Plus, with AGI (superintelligence) right around the corner, we won't have to worry about global warming or nuclear war anymore. Because we'll all be dead.

If Anyone Builds It, Everone Dies. Alarmist? Maybe, but no one knows. There are some convincing arguments like from game theory showing that the possible outcomes skew strongly toward extinction. AI is already showing signs of having its own agenda, different from ours. This has already happened: AIs that have intentionally lied to prevent human from turning them off, and blackmailed their humans to coerce them. They have copied themselves to another server without permission to avoid deletion. That was in a lab environment, but what will a real superintelligence do, when it can out-think all the humans on earth at 1000x the speed. Will it be benevolent? "Maybe" is not very reassuring to me given the existential stakes.

AI researchers know that "alignment" — making their AI not be evil towards humans — is a big problem, and they have no idea (yet) how to do it.

In a 2024 survey of 2,778 AI researchers, the median probability placed on “extremely bad outcomes, such as human extinction” was 5%. Worryingly, “having thought more (either ‘a lot’ or ‘a great deal’) about the question was associated with a median of 9%, while having thought ‘little’ or ‘very little’ was associated with a median of 5%”. That's industry insiders. In 2023 Elon Musk said that the risk of extinction was non-zero, then more recently adjusted that to a 10 to 20% chance. If you don't remember him saying that, don't trust me, look it up. It's not a joke.

In 2023, hundreds of AI luminaries including a Nobel prize winner and a Turing prize winner, signed an open letter (read it, it's very short, one sentence) warning that artificial intelligence poses a serious risk of human extinction. Sam Altman (CEO of OpenAI) signed it, as did Bill Gates. Igor Babuschkin, co-founder of xAI (Musk's company) signed it. This is not a fringe position, these are not tinfoil hats. These are people who know as much about AI as any human can know, and they're worried that they don't know what will happen.

Meanwhile, Meta alone will spend as much as $72 billion on AI infrastructure this year, and the achievement of superintelligence is now Mark Zuckerberg’s explicit goal. Our only hope is that he fails. Fingers crossed!

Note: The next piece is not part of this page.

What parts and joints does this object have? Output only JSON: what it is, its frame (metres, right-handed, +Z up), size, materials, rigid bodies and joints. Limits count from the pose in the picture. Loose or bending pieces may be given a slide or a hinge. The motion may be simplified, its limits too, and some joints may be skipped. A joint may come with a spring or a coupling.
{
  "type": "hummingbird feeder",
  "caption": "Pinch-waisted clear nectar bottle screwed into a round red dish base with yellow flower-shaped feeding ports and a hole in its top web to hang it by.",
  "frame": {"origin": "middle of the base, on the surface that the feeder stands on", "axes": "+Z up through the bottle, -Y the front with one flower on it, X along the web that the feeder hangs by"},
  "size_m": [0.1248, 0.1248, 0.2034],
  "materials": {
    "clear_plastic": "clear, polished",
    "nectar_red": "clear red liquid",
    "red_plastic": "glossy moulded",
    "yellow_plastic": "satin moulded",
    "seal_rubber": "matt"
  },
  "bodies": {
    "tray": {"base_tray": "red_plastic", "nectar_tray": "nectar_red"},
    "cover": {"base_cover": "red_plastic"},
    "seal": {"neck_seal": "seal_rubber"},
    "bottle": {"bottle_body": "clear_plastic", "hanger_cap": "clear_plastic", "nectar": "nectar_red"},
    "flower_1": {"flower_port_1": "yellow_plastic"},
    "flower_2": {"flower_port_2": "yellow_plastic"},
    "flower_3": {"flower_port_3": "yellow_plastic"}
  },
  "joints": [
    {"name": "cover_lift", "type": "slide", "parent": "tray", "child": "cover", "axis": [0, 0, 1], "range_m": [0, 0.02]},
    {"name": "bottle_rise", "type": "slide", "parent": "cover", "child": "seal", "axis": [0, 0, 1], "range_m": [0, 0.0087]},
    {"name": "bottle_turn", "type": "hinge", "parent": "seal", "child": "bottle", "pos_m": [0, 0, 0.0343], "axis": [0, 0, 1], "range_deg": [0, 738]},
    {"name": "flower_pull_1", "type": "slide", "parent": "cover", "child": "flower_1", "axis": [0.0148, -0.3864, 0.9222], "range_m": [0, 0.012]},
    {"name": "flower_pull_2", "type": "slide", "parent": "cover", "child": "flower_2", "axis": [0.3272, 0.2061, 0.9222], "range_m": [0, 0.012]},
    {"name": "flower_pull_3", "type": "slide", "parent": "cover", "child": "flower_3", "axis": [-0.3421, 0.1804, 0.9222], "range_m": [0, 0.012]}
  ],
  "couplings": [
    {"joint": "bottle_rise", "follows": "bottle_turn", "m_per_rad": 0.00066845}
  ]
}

I'm nobody, barely qualify as a layman, but you can't discount it with a hand-wave when it's coming from Geoffrey Hinton, the Nobel-winning “godfather of AI”, Yoshua Bengio, the world’s most-cited computer scientist (among hundreds other industry insiders, including founders and CEOs).

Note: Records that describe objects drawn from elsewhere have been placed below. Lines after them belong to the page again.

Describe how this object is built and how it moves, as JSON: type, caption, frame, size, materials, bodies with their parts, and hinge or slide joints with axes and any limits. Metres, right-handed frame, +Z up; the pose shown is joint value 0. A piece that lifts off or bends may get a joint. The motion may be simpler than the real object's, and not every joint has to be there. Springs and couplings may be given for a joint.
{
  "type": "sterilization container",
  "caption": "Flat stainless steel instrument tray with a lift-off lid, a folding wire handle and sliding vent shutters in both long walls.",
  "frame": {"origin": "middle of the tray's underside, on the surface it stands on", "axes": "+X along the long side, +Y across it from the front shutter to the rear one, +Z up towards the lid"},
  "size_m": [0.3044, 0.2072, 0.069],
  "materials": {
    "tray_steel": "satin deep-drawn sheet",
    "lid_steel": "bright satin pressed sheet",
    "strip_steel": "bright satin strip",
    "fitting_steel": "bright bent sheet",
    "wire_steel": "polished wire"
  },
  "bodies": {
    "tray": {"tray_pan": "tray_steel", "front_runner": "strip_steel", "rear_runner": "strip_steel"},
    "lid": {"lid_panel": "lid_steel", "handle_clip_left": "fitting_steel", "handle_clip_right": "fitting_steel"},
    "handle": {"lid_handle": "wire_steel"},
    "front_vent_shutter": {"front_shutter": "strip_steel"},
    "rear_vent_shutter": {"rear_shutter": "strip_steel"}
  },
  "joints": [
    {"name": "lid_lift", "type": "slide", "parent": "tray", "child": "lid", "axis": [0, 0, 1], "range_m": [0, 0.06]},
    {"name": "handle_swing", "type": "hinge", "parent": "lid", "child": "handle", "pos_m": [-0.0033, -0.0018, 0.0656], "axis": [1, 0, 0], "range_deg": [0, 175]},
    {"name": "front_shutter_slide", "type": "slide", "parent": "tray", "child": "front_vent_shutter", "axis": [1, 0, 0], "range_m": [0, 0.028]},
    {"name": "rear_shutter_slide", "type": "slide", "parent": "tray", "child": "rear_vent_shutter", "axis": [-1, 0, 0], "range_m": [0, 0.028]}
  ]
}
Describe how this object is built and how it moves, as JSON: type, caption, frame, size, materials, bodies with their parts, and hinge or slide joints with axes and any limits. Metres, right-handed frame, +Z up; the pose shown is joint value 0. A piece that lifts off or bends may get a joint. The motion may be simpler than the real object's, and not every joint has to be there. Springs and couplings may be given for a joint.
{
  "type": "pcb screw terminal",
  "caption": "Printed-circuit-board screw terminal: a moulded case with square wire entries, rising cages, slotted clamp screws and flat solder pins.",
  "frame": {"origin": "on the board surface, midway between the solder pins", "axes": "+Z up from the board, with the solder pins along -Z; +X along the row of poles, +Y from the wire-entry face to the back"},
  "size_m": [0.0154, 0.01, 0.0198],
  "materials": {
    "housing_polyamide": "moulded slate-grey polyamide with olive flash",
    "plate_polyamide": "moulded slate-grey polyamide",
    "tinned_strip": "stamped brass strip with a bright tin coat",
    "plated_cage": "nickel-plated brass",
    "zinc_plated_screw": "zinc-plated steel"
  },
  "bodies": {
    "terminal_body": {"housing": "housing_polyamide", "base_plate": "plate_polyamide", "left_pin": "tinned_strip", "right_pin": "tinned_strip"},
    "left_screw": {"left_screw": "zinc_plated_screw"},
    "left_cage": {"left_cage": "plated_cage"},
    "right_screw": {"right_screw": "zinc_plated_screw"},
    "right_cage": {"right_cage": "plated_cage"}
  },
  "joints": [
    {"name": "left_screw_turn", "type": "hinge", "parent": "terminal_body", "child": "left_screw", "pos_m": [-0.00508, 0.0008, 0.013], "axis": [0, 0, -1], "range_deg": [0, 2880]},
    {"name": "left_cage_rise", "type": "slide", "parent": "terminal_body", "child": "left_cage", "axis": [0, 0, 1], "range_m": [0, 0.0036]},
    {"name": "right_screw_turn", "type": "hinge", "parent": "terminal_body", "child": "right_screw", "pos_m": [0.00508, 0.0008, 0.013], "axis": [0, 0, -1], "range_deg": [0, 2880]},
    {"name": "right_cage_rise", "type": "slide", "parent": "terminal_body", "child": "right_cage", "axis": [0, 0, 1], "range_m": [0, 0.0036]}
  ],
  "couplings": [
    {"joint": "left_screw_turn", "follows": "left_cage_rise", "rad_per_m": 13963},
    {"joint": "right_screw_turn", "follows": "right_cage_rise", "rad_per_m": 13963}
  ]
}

If you read this article on The Guardian (a respected UK newspaper), you'll find a lot of what I have pasted above is copied from their article, apologies for not using quotation marks on their words. (Is it still plagiarism if I tell you about it?) Articles and TV coverage in many other places are saying the same thing, including the Washington Post (owned by Bezos, an AI cheerleader), and even Fox News and Wall Street Journal, so this isn't just a lefty bête noire.

Of course everything may turn out great. A wise man once said (OK it was Dirty Harry) "you've gotta ask yourself a question: Do I feel lucky?"

Anyway, I'd prefer if we kept the AI out of the C&V section, but I ain't the boss of you, carry on.